In Sabana University's defense, it's not explicitly clear that its criticism of same-sex adoption was based on religious ideas. In fact, it doesn't seem unreasonable that growing up in a heterosexual family, which has been the norm for much of human and pre-human evolution, would be better for kids. But it also seems obvious that a loving, supportive family of any type is much better than an abusive one or being warehoused in an orphanage.
And the studies I've seen show that children of same-sex couples tend to out-perform those of heterosexual couples for a simple reason having little to do with the parents' gender or sexual orientation: they have highly-motivated parents who had to make lots of effort to have kids. In contrast, we all know that many heterosexual couples become parents by mistake.
For its part, Akerman's column seems to fall well within the spectrum of reasonable commentary. After all, he primarily quoted the Bible rather than attacking it.
Rather than summarily ousting Akerman,
El Colombiano's editors might explain why the Bible is unerring, and therefore that death by stoning is a reasonable punishment for a range of moral 'lapses.'
But while they're at it,
El Colombiano might also find itself endorsing a Christian version of the barbaric Islamic State.

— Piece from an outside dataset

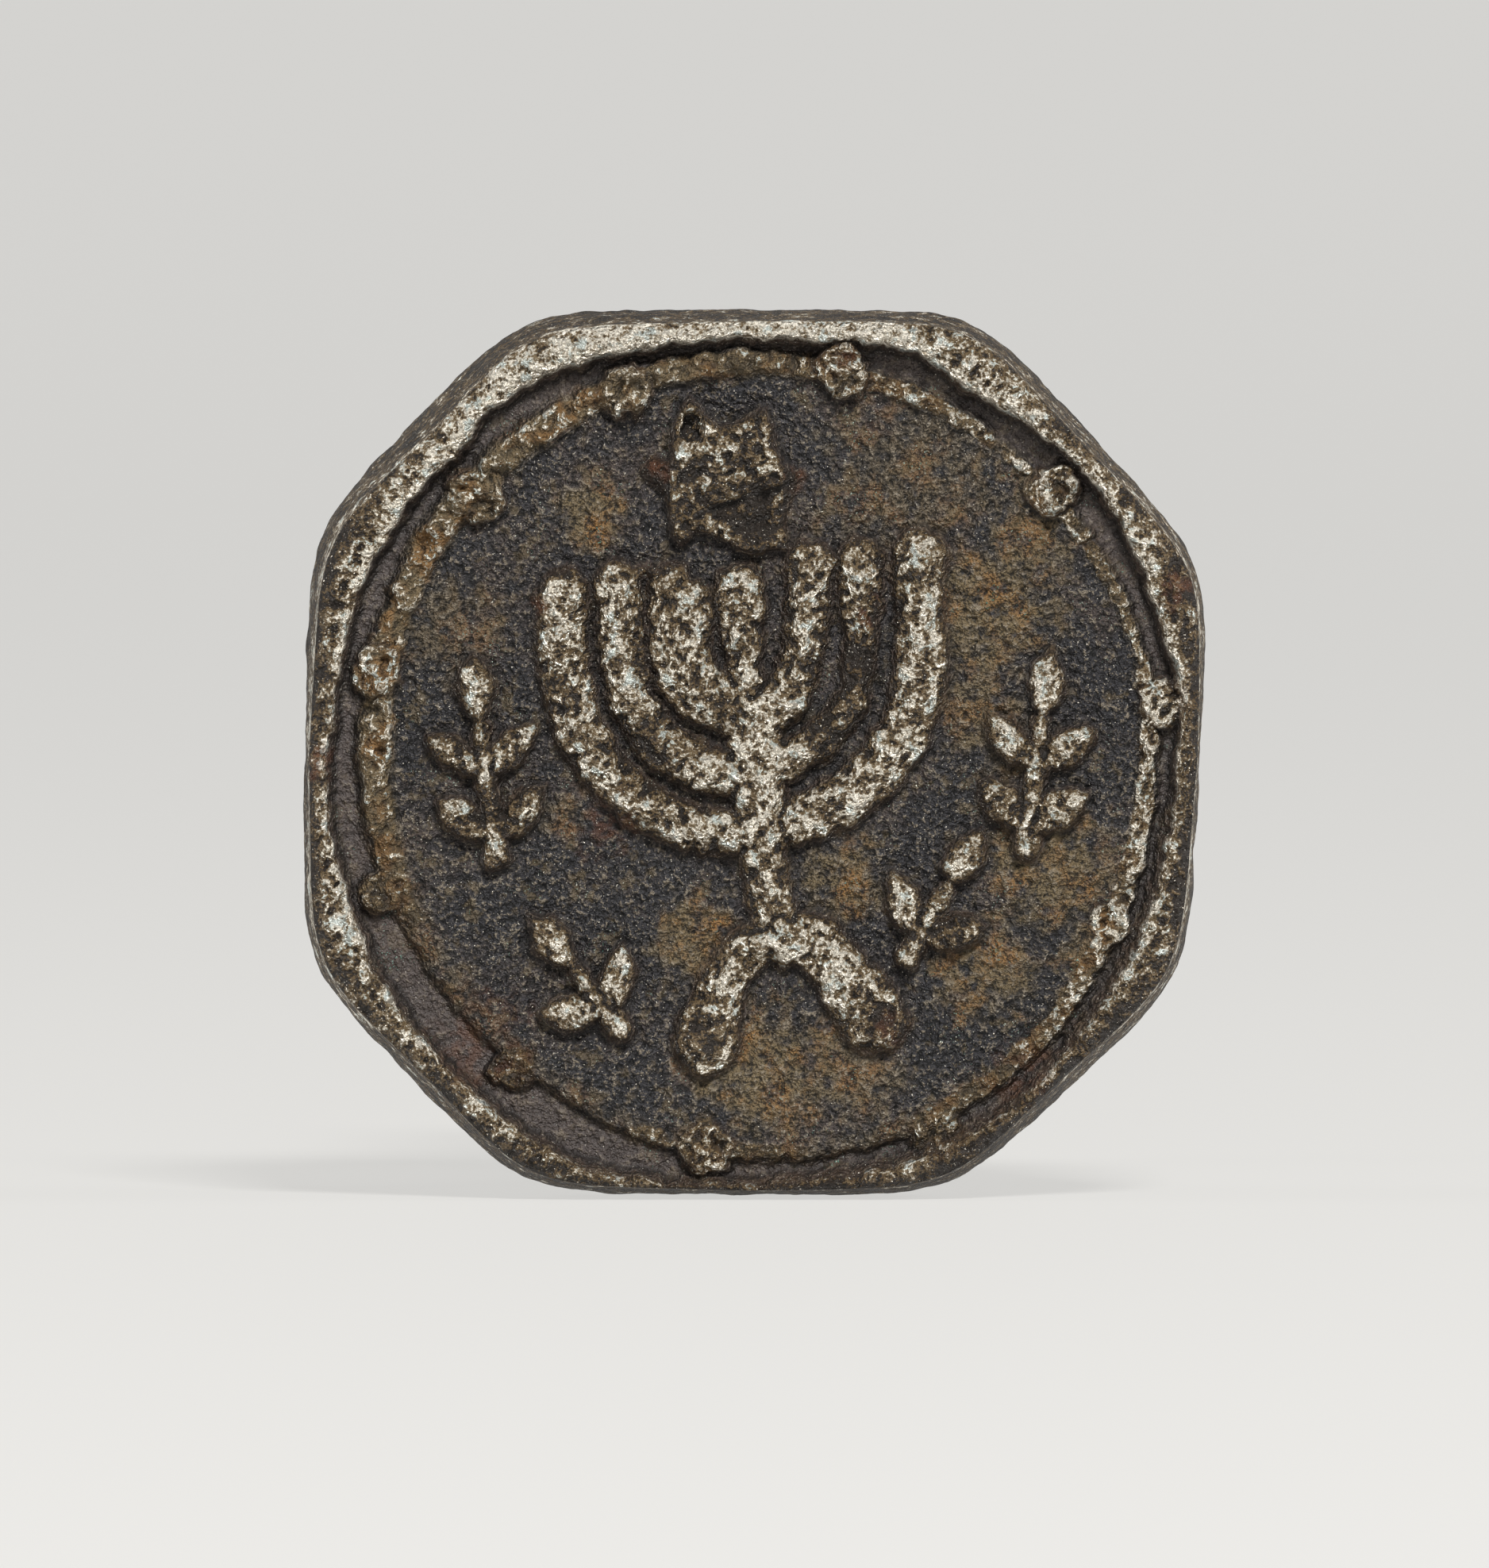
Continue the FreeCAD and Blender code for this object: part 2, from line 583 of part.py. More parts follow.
def star_corners(inset):
    """The star's points and notches in turn, drawn in towards its centre."""
    corners = []
    for i in range(2 * STAR_POINT_COUNT):
        angle = math.radians(STAR_ANGLE + 90 + 180 * i / STAR_POINT_COUNT)
        reach = f"({'Sizes.star_waist' if i % 2 else 'Sizes.star_radius'} - {inset})"
        x = f"{math.cos(angle):.6f} * {reach} - Sizes.star_shift"
        y = f"{math.sin(angle):.6f} * {reach} + Sizes.star_rise"
        corners.append((x, y))
    return corners


def raise_star(body):
    """The star, whose sides slope in to a smaller star on top."""
    slope = "(Sizes.relief_height * tan(Sizes.relief_draft_angle * 1 deg))"
    foot = new_sketch(body, "star_outline", "XZ_Plane", offset=FIELD)
    add_polygon(foot, star_corners(0))
    top = new_sketch(body, "star_top", "XZ_Plane", offset=f"{FIELD} + Sizes.relief_height")
    add_polygon(top, star_corners(slope))
    star = body.newObject("PartDesign::AdditiveLoft", "star")
    star.Profile = foot
    star.Sections = [top]
    star.Ruled = True
    doc.recompute()


def sprig_place(middle_shares, lean, along, aside):
    """A place that lies along a sprig and to its right, from the middle of its rib."""
    x_share, y_share = middle_shares
    cosine, sine = math.cos(math.radians(lean)), math.sin(math.radians(lean))
    x = f"{x_share} * {BORDER_RADIUS} + {sine:.6f} * ({along}) + {cosine:.6f} * ({aside})"
    y = f"{y_share} * {BORDER_RADIUS} + {cosine:.6f} * ({along}) - {sine:.6f} * ({aside})"
    return x, y


def rib_corners(middle_shares, length_share, lean):
    """A slender rib, half as wide at its top as at its foot."""
    half_length = f"{length_share / 2} * {BORDER_RADIUS}"
    ends = ((f"-({half_length})", "Sizes.rib_width / 2"), (half_length, "Sizes.rib_width / 4"))
    right = [sprig_place(middle_shares, lean, along, aside) for along, aside in ends]
    left = [sprig_place(middle_shares, lean, along, f"-{aside}") for along, aside in reversed(ends)]
    return right + left


def leaf_ends(middle_shares, lean, along_share, spread):
    """The foot and the point of a leaf that starts at a share of the border's radius along its sprig."""
    cosine, sine = math.cos(math.radians(spread)), math.sin(math.radians(spread))
    ends = []
    for out in ("Sizes.leaf_start", "(Sizes.leaf_start + Sizes.leaf_length)"):
        along = f"{along_share:.4f} * {BORDER_RADIUS} + {cosine:.6f} * {out}"
        ends.append(sprig_place(middle_shares, lean, along, f"{sine:.6f} * {out}"))
    return ends


def raise_sprigs(body):
    """Four leafy sprigs beside the lamp: their ribs, then the leaves of each side, with the top ones."""
    ribs, left_leaves, right_leaves = [], [], []
    for middle_shares, length_share, lean, pairs in SPRIG_SHARES:
        ribs.append((add_polygon, rib_corners(middle_shares, length_share, lean)))
        left_leaves.append((add_leaf, *leaf_ends(middle_shares, lean, length_share / 2, 0)))
        for i in range(pairs):
            along_share = length_share * ((i + LOWEST_PAIR_SHARE) / pairs - 0.5)
            for leaves, angle in ((left_leaves, -LEAF_ANGLE), (right_leaves, LEAF_ANGLE)):
                leaves.append((add_leaf, *leaf_ends(middle_shares, lean, along_share, angle)))
    raise_relief(body, "sprig_ribs", ribs)
    for name, leaves in (("left_leaves", left_leaves), ("right_leaves", right_leaves)):
        pad(body, name, draw_on_field(body, name, leaves), "Sizes.leaf_height")


def make_seal_plate():
    """The cast seal: a rimmed plate with a beaded border and its picture in relief."""
    body = new_body("seal_plate")
    shape_blank(body)
    sink_face(body)
    raise_border(body)
    raise_lamp(body)
    raise_star(body)
    raise_sprigs(body)
    return body


hoop = make_hoop()
seam_solder = make_seam_solder()
bezel_solder = make_bezel_solder(hoop, seam_solder)
seal_plate = make_seal_plate()
pieces = [seal_plate, hoop, bezel_solder, seam_solder]

# Nothing is written unless every feature worked and every piece is a sound solid
for feature in doc.Objects:
    if {"Invalid", "Error"} & set(feature.State):
        raise RuntimeError(f"{feature.Label} did not work: {feature.State}")
for piece in pieces:
    if piece.Shape.isNull() or not piece.Shape.isValid() or len(piece.Shape.Solids) != 1:
        raise RuntimeError(f"{piece.Label} is not one sound solid")

os.makedirs("parts", exist_ok=True)
for piece in pieces:
    piece.Shape.exportStep(f"parts/{piece.Label}.step")
    box = piece.Shape.optimalBoundingBox(False, False)
    lengths = f"{box.XLength:.2f} x {box.YLength:.2f} x {box.ZLength:.2f} mm"
    print(f"{piece.Label}: {piece.Shape.Volume:.2f} mm3, {lengths}")
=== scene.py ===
# %% [markdown]
# # A worn seal ring on its edge
#
# The ring is of copper alloy: a cast eight-sided seal with its picture in relief, and a forged hoop soldered to its
# back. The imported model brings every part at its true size, so what is left is the surface that long use and long
# burial gave it. Loading the model gives the frame that everything below fits.

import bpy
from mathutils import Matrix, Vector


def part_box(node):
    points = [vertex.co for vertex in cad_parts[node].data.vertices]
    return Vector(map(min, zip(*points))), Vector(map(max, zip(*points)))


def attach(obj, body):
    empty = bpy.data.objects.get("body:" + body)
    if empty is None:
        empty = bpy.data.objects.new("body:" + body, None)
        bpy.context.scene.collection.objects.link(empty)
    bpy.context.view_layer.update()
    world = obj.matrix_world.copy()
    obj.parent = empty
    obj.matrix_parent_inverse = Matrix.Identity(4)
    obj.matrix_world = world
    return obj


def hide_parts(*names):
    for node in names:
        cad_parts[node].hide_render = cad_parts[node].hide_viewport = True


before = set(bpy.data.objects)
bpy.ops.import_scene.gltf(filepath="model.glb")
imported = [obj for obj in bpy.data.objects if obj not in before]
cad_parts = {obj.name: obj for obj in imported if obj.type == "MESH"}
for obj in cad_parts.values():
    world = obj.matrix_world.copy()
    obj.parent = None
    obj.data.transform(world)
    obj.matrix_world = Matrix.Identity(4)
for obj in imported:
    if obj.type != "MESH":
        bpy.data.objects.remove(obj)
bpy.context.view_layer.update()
print("parts:", sorted(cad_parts))

# %% Other tools
import math

import bmesh
import bpy
import numpy as np
from mathutils import Matrix, Vector, noise

MM = 0.001
print("one unit of the lengths below is", MM, "m")

# %% [markdown]
# The camera looks at the seal square on, from a little above and from far away, as a long lens does, so that the
# seal's sides hardly show. How much of the picture's height the seal takes sets the angle of view, and a small
# shift puts the ring where the photograph has it without turning the lens.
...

As for the court, it ruled that, for now, same-sex couples could adopt only when the child was the biological offspring of one member of the couple, but that the legislature should regulate the issue.
Perhaps such an incremental decision is best in a highly-Catholic nation. In the U.S., when courts made rulings on controversial issues such as racial segregation and abortion it's led to years of conflict. Some things are best decided by the more democratic legislature.